Denoting Poisson process as an arrival process: $\mathbf{X} = (X_{(1)}, X_{(2)}, \cdots)$

**Complete independence**: Subprocesses of a Poisson process on disjoint domains
are mutually independent random processes.

$$\forall B_1, B_2 \in [0,+\infty), B_1 \cap B_2 = \emptyset : \mathbf{X} \cap B_1 \perp \mathbf{X} \cap B_1$$

The next occurrence epoch in a Poisson process, regardless of occurrence at and before the current epoch, is exponentially distributed with occurrence rate λ. So is any inter-arrival time.

$$X_{(1)}, X_{(n+1)} - X_{(n)} \sim \text{Exp}(\lambda)$$

The occurrence epoch of a certain order in a Poisson process, regardless of occurrence at and before the current epoch, is Gamma distributed with parameters being occurrence rate λ and ordinal number k. So is the time between a certain number of arrivals.

$$X_{(k)}, X_{(n+k)} - X_{(n)} \sim \Gamma(\lambda,k)$$

The number of occurrences during any time interval in a Poisson process is Poisson distributed with expected occurrence λt.

$$K_t \equiv |\mathbf{X} \cap (t_0, t_0 +t]| \sim \text{Poisson}(\lambda t)$$

Conditional on the number of occurrences in a certain time interval, the distribution of occurrences in a homogeneous Poisson process is uniform over the time interval.

$$\mathbf{X} | K_t \sim U(0,t)^{K_t}$$

Inspection paradox: For any renewal process, given the renewal time is larger than certain value, the total renewal interval is stochastically larger than an unconditioned renewal interval. $$\forall t > 0, x > 0, P(S_{X_t + 1} > x) \ge P(S_1 > x)$$, or equivalently, $$\forall t > 0, x > 0, P(S > x | S > t) \ge P(S > x)$$. In particular, for Poisson processes $P(S > x | S > t) = P(S > x - t) > P(S > x)$. This means if a public transit system is not perfectly on schedule, the population average waiting time will be larger than half of the scheduled inter-arrival time.

Independent thinning results in another Poisson process.

If a Poisson process is split by a Bernoulli process, the resulting processes are independent Poisson processes, with rates $\lambda_1 = p \lambda$ and $\lambda_2 = (1-p) \lambda$ respectively. Conditional on the original process, however, the two new processes are complement to each other.

A p(x)-thinning operation applied to a Poisson process with intensity measure Λ gives a Poisson process of removed points with intensity measure $\Lambda_p$: for any bounded Borel set B,

$$\Lambda_p(B)= \int_B p(x) \Lambda(dx)$$

The sum process of two independent Poisson processes of rates $\lambda_1$ and $\lambda_2$ is a Poisson process of rate $\lambda_1 + \lambda_2$.

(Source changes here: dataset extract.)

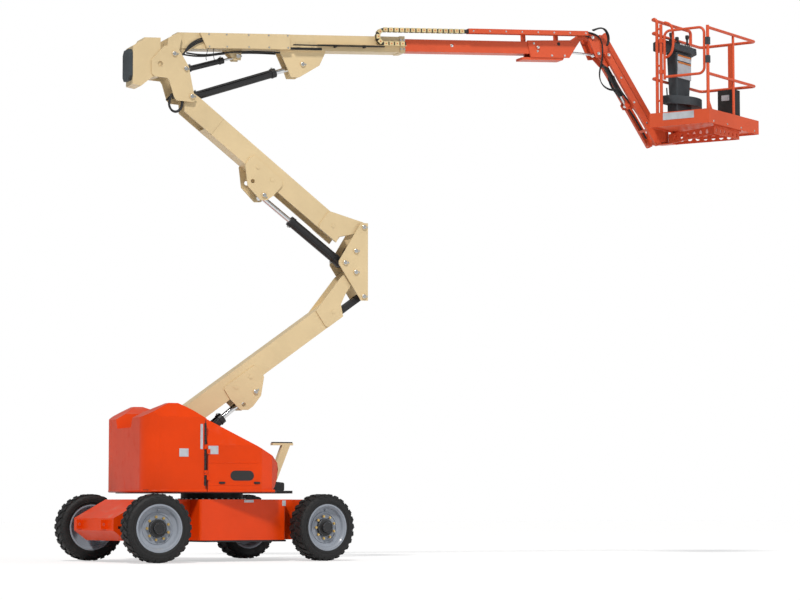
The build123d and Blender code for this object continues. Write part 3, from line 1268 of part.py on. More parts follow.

Superposition theorem: The superposition of independent Poisson processes with intensity measures $\Lambda_1,\Lambda_2,\dots$ is a Poisson process with intensity measure

$$\Lambda = \sum \limits_{i=1}^{\infty} \Lambda_i$$

The clustering operation is replacing each point of some point process by another (possibly different) point process.

Displacement theorem: A Poisson process on $\mathbb{R}^d$ with intensity measure $\lambda(x)$, after independent random transformation, or displacement, with probability density $\rho(x,\cdot)$, is a Poisson process with intensity measure:

$$\lambda'(y) = \int_{\mathbb{R}^d} \lambda(x) \rho(x,y) dx$$

Mapping theorem: A Poisson process on $\mathbb{R}^d$ with intensity measure $\lambda(x)$, after transformation $f: \mathbb{R}^d \rightarrow \mathbb{R}^{d'}$, is a Poisson point process with intensity measure: for any bounded Borel set B on $\mathbb{R}^{d'}$,

$$\Lambda'(B)=\Lambda(f^{-1}(B))$$

A **non-homogeneous Poisson process** with time varying arrival rate $\lambda(t)$
is a counting process that has independent increments, and satisfies

- $P( \tilde{N}(t,t+\delta) = 0 ) = 1 - \lambda(t) \delta + o(\delta) )$
- $P( \tilde{N}(t,t+\delta) = 1 ) = \lambda(t) \delta + o(\delta) )$
- $P( \tilde{N}(t,t+\delta) \leq 2 ) = o(\delta) )$

A non-homogeneous Poisson process could be viewed as a homogeneous Poisson process on a nonlinear time scale.